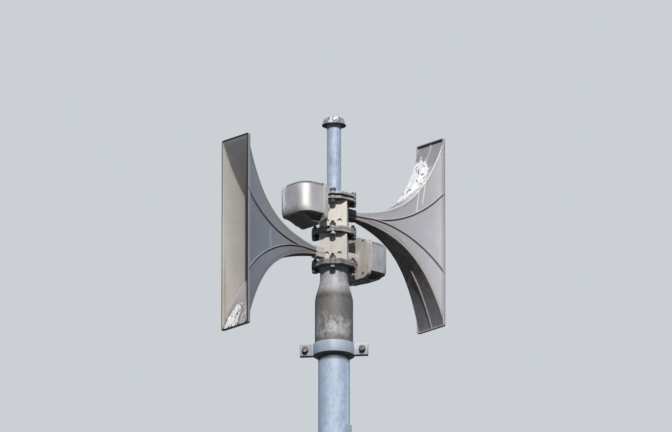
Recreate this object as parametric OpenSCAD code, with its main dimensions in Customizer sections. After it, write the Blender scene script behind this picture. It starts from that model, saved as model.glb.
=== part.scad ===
// Twin-horn siren on a round steel mast. Millimetres, +Z up.
// The origin is the centre of the underside of the base plate.
// The upper horn faces +X, the lower horn faces -X.

/* [Mast] */
// Outside diameter of the mast tube
pole_d = 108; // [90:1:120]
// Wall of the mast tube
pole_wall = 5; // [3:0.5:8]
// Height of bare tube below the adapter sleeve
pole_bare_h = 5000; // [1000:10:9000]
// Side of the square base plate
base_side = 320; // [300:5:400]
// Thickness of the base plate
base_t = 20; // [12:1:30]
// Radius of the base plate corners
base_corner_r = 25; // [10:1:35]
// Spacing of the anchor bolt holes
anchor_spacing = 240; // [235:5:260]
// Diameter of the anchor bolt holes
anchor_hole_d = 22; // [18:1:26]
// Height of the base gussets
gusset_h = 140; // [80:5:200]
// Reach of the base gussets from the tube
gusset_reach = 85; // [60:1:90]
// Thickness of the base gussets
gusset_t = 8; // [6:1:12]

/* [Pole clip] */
// Width of the clip on the tube
clip_w = 32; // [26:1:40]
// Height of the clip
clip_h = 60; // [40:1:80]
// How far the clip stands out from the tube
clip_out = 12; // [9:1:16]
// Width of the strip above the clip
strip_w = 6; // [4:1:10]
// Height of the strip above the clip
strip_h = 100; // [40:5:140]
// Distance from the clip's top to the sleeve
clip_drop = 254; // [150:1:400]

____

▶ **Exercise aim**
Word for word, write out the data.

▶ **Exercise answer**
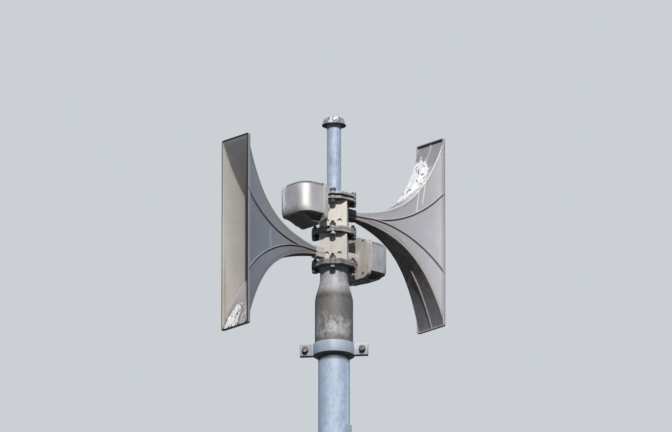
Recreate this object as parametric OpenSCAD code, with its main dimensions in Customizer sections. After it, write the Blender scene script behind this picture. It starts from that model, saved as model.glb.
=== part.scad ===
// Twin-horn siren on a round steel mast. Millimetres, +Z up.
// The origin is the centre of the underside of the base plate.
// The upper horn faces +X, the lower horn faces -X.

/* [Mast] */
// Outside diameter of the mast tube
pole_d = 108; // [90:1:120]
// Wall of the mast tube
pole_wall = 5; // [3:0.5:8]
// Height of bare tube below the adapter sleeve
pole_bare_h = 5000; // [1000:10:9000]
// Side of the square base plate
base_side = 320; // [300:5:400]
// Thickness of the base plate
base_t = 20; // [12:1:30]
// Radius of the base plate corners
base_corner_r = 25; // [10:1:35]
// Spacing of the anchor bolt holes
anchor_spacing = 240; // [235:5:260]
// Diameter of the anchor bolt holes
anchor_hole_d = 22; // [18:1:26]
// Height of the base gussets
gusset_h = 140; // [80:5:200]
// Reach of the base gussets from the tube
gusset_reach = 85; // [60:1:90]
// Thickness of the base gussets
gusset_t = 8; // [6:1:12]

/* [Pole clip] */
// Width of the clip on the tube
clip_w = 32; // [26:1:40]
// Height of the clip
clip_h = 60; // [40:1:80]
// How far the clip stands out from the tube
clip_out = 12; // [9:1:16]
// Width of the strip above the clip
strip_w = 6; // [4:1:10]
// Height of the strip above the clip
strip_h = 100; // [40:5:140]
// Distance from the clip's top to the sleeve
clip_drop = 254; // [150:1:400]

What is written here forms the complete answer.